Attorney General of the Union
- In office May 12, 2016 – September 9, 2016
- President: Michel Temer
- Preceded by: José Eduardo Cardozo
- Succeeded by: Grace Mendonça

Personal details
- Born: July 31, 1967 (age 59) Porto Alegre, Rio Grande do Sul, Brazil
- Spouse: Patrícia Grassi Osório
- Alma mater: Federal University of Rio Grande do Sul Complutense University of Madrid
- Occupation: Lawyer, legal scholar

= Fábio Medina Osório =

Brazilian lawyer and legal scholar (born 1967)

Fábio Medina Osório (born July 31, 1967) is a Brazilian legal scholar, lawyer and professor of law who formerly served as both a public prosecutor and Attorney General of the Union. He held the cabinet-level post from May to September 2016, having been appointed by Acting President Michel Temer. His work focuses on administrative sanctions, anti-corruption law, environmental protection and compliance. His more recent publications address artificial intelligence, the intelligibility of public decision-making and cognitive sovereignty.

==Early life and education==

Medina Osório graduated in law from the Federal University of Rio Grande do Sul in 1990 and completed a master's degree in law at the same institution in 1997. In 2003 he received a doctorate in administrative law from the Complutense University of Madrid, where he was supervised by the Spanish jurist Eduardo García de Enterría.
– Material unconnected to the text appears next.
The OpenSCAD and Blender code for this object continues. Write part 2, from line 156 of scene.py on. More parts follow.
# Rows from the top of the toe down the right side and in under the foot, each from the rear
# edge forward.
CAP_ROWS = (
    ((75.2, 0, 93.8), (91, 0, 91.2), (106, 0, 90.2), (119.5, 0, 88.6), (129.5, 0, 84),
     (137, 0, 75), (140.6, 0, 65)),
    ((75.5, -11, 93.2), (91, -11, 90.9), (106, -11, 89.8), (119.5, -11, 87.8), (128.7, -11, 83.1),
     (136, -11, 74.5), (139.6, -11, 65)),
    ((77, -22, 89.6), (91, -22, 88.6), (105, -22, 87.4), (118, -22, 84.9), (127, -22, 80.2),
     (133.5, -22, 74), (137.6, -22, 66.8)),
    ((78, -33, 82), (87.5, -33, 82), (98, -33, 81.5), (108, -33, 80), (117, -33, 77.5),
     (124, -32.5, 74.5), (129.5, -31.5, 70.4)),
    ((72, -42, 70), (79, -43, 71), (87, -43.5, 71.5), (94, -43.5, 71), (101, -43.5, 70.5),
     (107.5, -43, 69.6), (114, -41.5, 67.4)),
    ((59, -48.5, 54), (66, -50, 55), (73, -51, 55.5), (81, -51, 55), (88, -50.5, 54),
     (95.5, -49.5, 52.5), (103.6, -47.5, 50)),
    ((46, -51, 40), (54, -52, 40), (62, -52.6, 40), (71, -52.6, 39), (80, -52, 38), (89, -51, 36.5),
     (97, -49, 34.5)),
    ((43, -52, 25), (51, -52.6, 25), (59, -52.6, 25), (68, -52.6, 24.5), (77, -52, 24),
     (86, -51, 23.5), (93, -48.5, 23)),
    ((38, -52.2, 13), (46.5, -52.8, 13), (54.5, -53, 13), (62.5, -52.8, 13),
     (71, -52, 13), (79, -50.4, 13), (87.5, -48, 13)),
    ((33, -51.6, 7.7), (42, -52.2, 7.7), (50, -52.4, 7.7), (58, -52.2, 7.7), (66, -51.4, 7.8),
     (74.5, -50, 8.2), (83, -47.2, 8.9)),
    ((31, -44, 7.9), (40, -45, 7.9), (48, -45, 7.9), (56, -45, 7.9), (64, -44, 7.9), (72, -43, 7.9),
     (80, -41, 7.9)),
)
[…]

Also in 2003 he co-founded the Instituto Internacional de Estudos de Direito do Estado (IIEDE), a legal research institute. Initially its vice-president, he became executive president in 2007 and continues to hold that position.

==Career==

Medina Osório became a prosecutor in the Public Ministry of the State of Rio Grande do Sul in December 1991, working on anti-corruption and environmental matters. In March 2002 he was assigned as an environmental prosecutor in Porto Alegre, and from 2003 he also served on the governing board of the Brazilian Association of Members of the Public Prosecution Service for the Environment (ABRAMPA). He was appointed Deputy Secretary of Justice and Public Security of Rio Grande do Sul by governor Germano Rigotto in 2003 and served until 2005. After leaving the prosecution service in January 2006, he became legal director of the Bozano group.

On March 27, 2007, he founded the law firm Medina Osório Advogados in Porto Alegre, where he is founding and managing partner. The firm is headquartered in Brasília, Brazil's federal capital, with offices in Rio de Janeiro and Porto Alegre.
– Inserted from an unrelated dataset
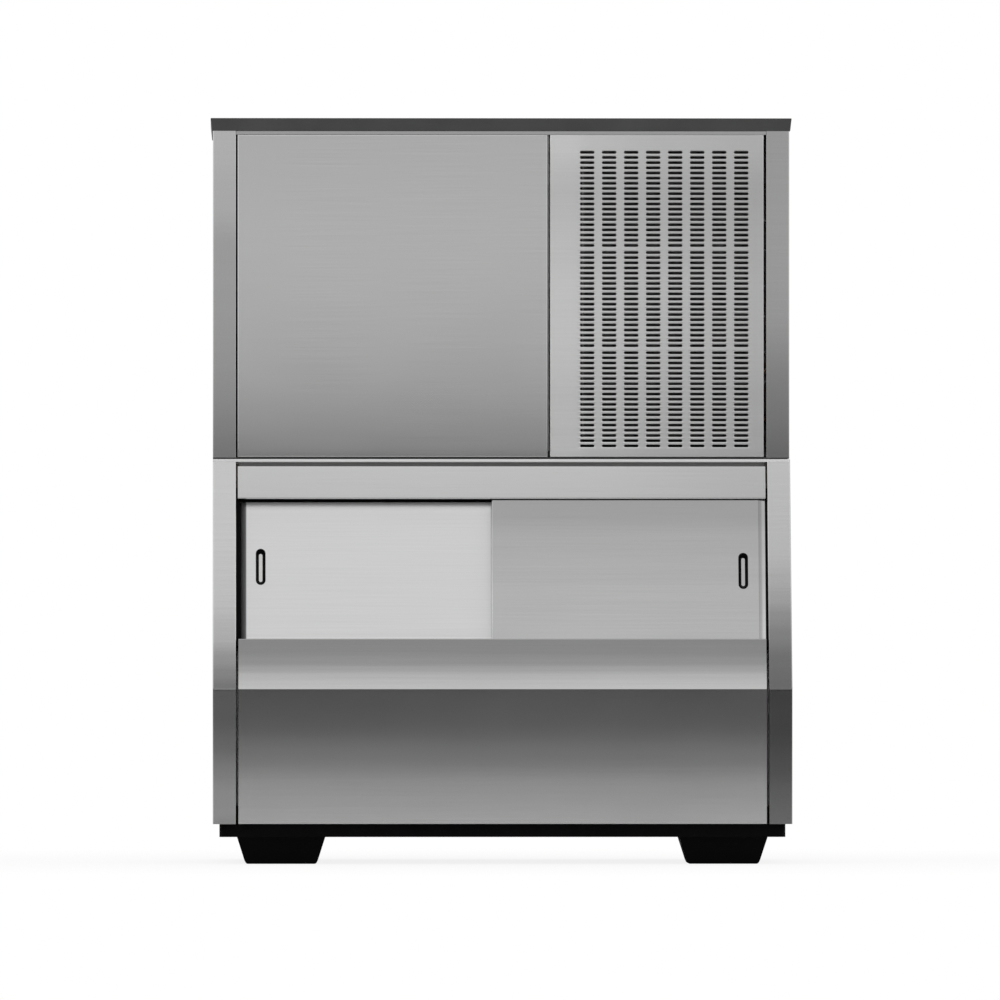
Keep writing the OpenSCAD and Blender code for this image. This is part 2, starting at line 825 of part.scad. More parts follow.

In 2019 he founded the Special Commission on Administrative Sanctions Law at the Federal Council of the Order of Attorneys of Brazil and became its inaugural chair. He was reappointed in April 2025 and is currently serving his third consecutive term.

He also sits on the council of the Movimento de Defesa da Advocacia (MDA), where he is serving a second consecutive term.

==Scholarship==

Medina Osório's principal field of research is Brazilian administrative sanctions law, the branch of public law governing the exercise of punitive powers by administrative authorities. A publication of the school of the Office of the Attorney General of the Union described his book Direito Administrativo Sancionador as the first Brazilian monograph to adopt that term.
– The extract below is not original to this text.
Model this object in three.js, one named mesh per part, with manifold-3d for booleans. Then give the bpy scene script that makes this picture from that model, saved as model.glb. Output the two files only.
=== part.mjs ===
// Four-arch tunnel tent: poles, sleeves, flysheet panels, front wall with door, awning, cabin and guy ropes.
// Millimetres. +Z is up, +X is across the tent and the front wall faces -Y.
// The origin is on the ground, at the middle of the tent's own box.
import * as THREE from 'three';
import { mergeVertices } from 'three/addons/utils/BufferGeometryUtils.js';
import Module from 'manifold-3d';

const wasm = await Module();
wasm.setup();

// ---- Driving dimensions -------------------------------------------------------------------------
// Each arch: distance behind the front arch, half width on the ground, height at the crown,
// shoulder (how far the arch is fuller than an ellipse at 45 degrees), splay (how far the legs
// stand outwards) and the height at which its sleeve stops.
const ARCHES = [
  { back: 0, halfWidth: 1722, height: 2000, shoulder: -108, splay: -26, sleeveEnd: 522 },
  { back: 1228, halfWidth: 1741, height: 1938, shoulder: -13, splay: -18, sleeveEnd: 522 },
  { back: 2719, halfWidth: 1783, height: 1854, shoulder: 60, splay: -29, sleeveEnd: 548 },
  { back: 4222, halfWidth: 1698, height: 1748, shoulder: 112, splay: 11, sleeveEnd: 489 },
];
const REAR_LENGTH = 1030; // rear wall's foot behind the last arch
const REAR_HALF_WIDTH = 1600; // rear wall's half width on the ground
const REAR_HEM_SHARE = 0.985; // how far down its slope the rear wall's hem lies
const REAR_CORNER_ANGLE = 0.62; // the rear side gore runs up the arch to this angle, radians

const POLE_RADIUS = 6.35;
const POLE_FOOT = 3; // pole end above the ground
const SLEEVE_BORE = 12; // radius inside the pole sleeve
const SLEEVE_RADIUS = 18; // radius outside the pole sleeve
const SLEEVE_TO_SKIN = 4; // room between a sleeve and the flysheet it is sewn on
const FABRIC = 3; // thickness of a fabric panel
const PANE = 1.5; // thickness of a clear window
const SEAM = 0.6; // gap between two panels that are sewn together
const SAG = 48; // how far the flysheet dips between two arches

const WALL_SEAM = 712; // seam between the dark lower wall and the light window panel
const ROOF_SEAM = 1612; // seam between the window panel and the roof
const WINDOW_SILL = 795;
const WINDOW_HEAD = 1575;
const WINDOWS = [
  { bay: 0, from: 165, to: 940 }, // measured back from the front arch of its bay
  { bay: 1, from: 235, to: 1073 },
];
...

The work examines constitutional limits on state sanctions and their relationship with administrative misconduct, corporate anti-corruption legislation and compliance. Its tenth edition was published in 2025 by Revista dos Tribunais (Thomson Reuters), marking twenty-five years of the book's circulation, and an eleventh edition followed in 2026. Medina Osório has lectured in postgraduate programmes and at legal conferences in Brazil and abroad.

His publications on corporate compliance include "Compliance transformativo: como blindar valor de mercado em tempo real", published by Brazil Journal in June 2025, and "Compliance transformativo no mercado de capitais", published by Valor Econômico in April 2025.

==Attorney General of the Union==

Medina Osório was appointed Attorney General on May 12, 2016, by the interim government of Michel Temer, and the appointment was published in the Official Gazette the following day. He resigned from his law firm the same week.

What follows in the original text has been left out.